Subject: Re: Plans for importing ATF
To: Julio M. Merino Vidal <jmerino@ac.upc.edu>
From: David Holland <dholland+netbsd@eecs.harvard.edu>
List: tech-userlevel
Date: 11/05/2007 21:47:53
On Mon, Nov 05, 2007 at 02:46:15PM +0100, Julio M. Merino Vidal wrote:
 > As a matter of fact, there are a couple of sh(1) regression tests  
 > that fail at the moment in current, and I bet they remain unfixed  
 > because no one actually executed the test suite to discover them  
 > (which is understandable because it's not trivial to do).  

Enh, what's so hard about "cd /usr/src/regress/bin/sh && make regress"?

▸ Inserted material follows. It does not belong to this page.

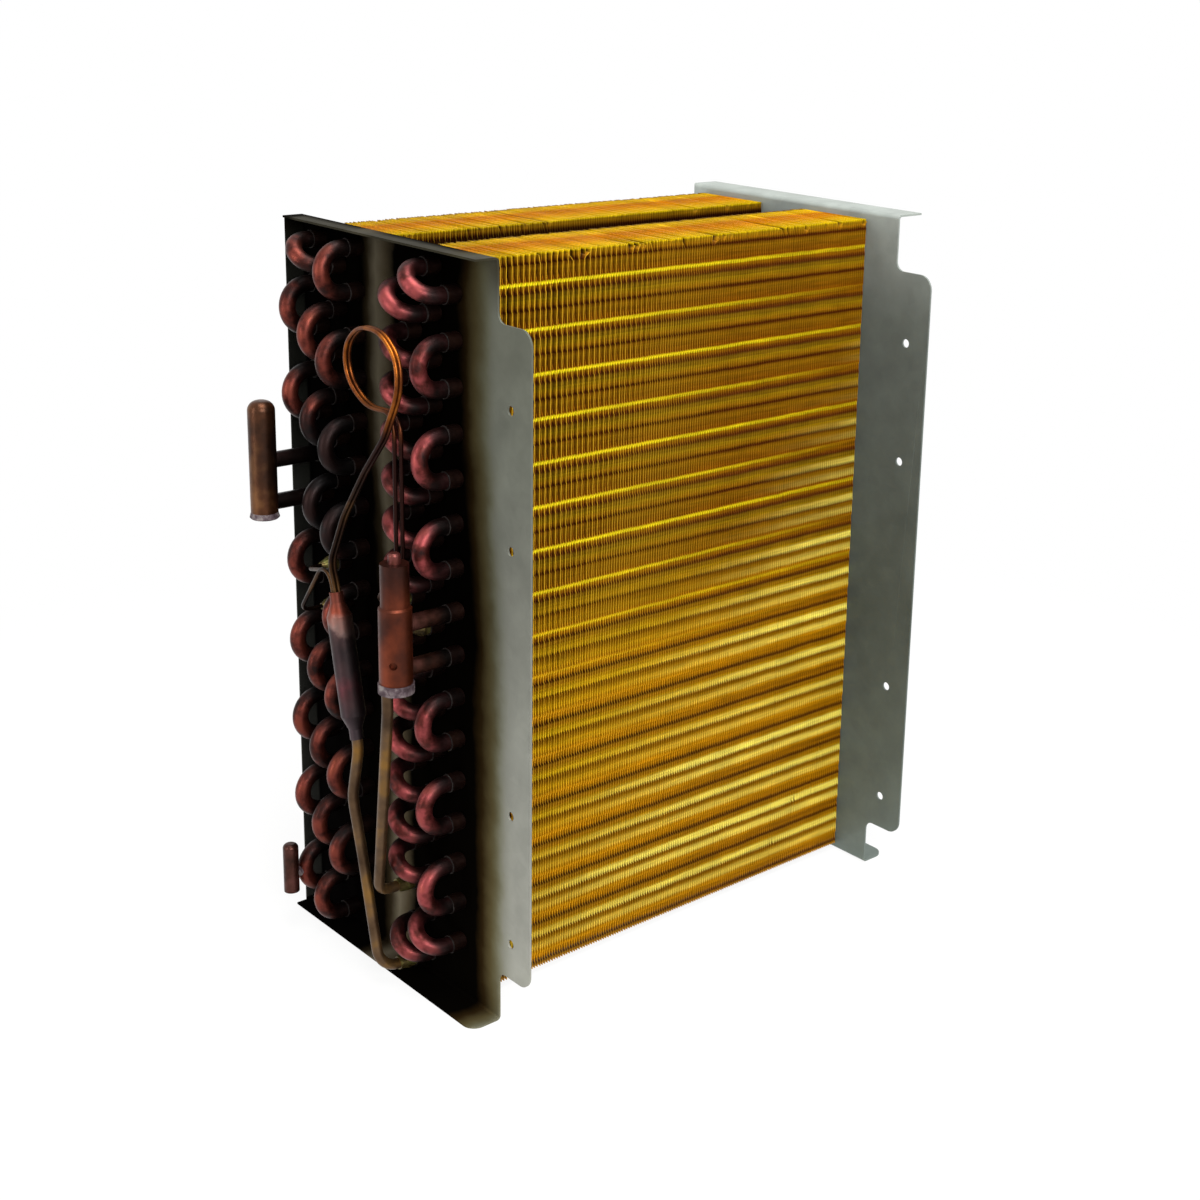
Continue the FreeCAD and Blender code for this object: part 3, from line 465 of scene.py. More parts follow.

I think the problem is that most of the sh tests check things
sufficiently obscure that most people aren't willing to venture an
opinion regarding whether it's sh or a failing test that's wrong.
Then, the set of people willing to fiddle inside sh probably isn't
that large either.

I remember taking a look at the set_e.sh failures a while back,
actually, and I think the conclusion was that at least some of those
test cases only fail inside the complex eval and quoting regime found
in the test script... which means that what's wrong must be something
pretty subtle inside sh and there's likely no easy fix.

Admittedly it would help a good deal if the test failures were put in
front of people, because then you only have to take the intersection
of the above two groups of people, instead of the intersection of
those with the small set of people who happen to run the sh tests.